Among the 15 recommendations made in the report, the authors warn government that its call to build storage tanks to prevent overflows should only be used where environmental and public health risks are greatest and there are no acceptable alternative actions.

“They address the symptom not the cause,” Butler said. “The wastewater infrastructure is a long-term infrastructure so short-term solutions need to sit within a much longer-term plan.”

Sewage overflows could be reduced if rainwater was prevented from entering sewers. Existing sewers could be separated so that surface water flows into its own system, but the authors warn that it’s a high-cost option and digging up roads would be hugely disruptive. Local authorities and regulators could copy the Netherlands where homeowners have been incentivised to regreen their properties to help capture water by removing patios or paved-over gardens.

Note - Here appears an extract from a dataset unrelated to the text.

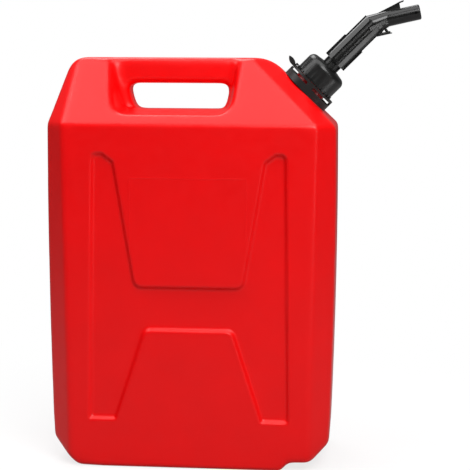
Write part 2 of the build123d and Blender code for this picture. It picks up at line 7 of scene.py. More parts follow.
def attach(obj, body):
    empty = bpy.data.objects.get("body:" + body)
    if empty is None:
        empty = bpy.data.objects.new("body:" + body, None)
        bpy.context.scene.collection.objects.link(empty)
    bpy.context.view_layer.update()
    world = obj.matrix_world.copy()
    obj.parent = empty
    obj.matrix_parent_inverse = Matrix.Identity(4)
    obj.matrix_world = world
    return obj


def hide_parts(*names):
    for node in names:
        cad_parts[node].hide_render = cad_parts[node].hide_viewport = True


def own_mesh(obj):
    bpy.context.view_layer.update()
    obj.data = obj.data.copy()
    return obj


# An upright red fuel can with a black push spout, dressed over its CAD frame.
# Metres throughout. X runs to the neck's side, Y to the back, Z up.
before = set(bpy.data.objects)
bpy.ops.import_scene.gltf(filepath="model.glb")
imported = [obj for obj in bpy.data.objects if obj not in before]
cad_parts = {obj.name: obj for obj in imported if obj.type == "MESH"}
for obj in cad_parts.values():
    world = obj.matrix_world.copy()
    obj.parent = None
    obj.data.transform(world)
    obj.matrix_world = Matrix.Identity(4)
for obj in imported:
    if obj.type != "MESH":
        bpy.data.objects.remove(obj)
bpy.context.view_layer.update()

# Can shell: one blow moulding of red high-density polyethylene, with its handle, hand pockets
# and recesses all in one skin. The blasted mould leaves a satin grain and a thin parting line,
# and blowing rounds the corners more than the broad faces.
NECK_FOOT = Vector((0.1255, 0, 0.4285))
NECK_AXIS = Vector((1, 0, 1)).normalized()
NECK_RADIUS = 0.0206
NECK_SIDE_MARGIN = 0.0002
NECK_FOOT_MARGIN = 0.0003
WELD = 1e-6
SKIN_VOXEL = 0.0012
SKIN_SHARE_KEPT = 0.22
SMOOTH_STEP = 0.5
SKIN_ROUNDS = 6
CORNER_ROUNDS = 110
POCKET_END_ROUNDS = 160
GRIP_ROUNDS = 130
SIDE_SOFTNESS = 0.5
# Each stretch of X, Y or Z runs from where the rounding starts to where it is full.
SHOULDER_RISE = (0.386, 0.405)
FOOT_REACH = (0.095, 0.125)
FOOT_DROP = (0.060, 0.040)
SIDE_REACH = (0.122, 0.134)
LEFT_END = ((-0.122, -0.110), (-0.076, -0.086))
RIGHT_END = ((0.036, 0.046), (0.072, 0.062))
END_RISE = (0.404, 0.420)
END_DEPTH = (0.008, 0.016)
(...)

Looking longer-term, the authors call for government to develop an overarching vision for the UK’s wastewater system. This needs to balance human health and wellbeing, protection of nature, security of supply, flood resilience, economic sustainability, and customer satisfaction and be supported by measurable targets to monitor delivery.  

Andrew Thompson, an IChemE Fellow and member of the NEPC working group that compiled the report, said: “Making a positive and important impact to the science of protecting public health is already at the forefront of many chemical and process engineering industry sectors, and our profession’s unique ability to take a systems-thinking approach is crucial when – like with wastewater – there is no single solution on offer for all scenarios.

“Research data and new technologies will be key to delivering efficient and cost-effective results, in addition to ensuring that our future chemical and process engineering talent are equipped with the right skills and ability to meet difficult challenges.”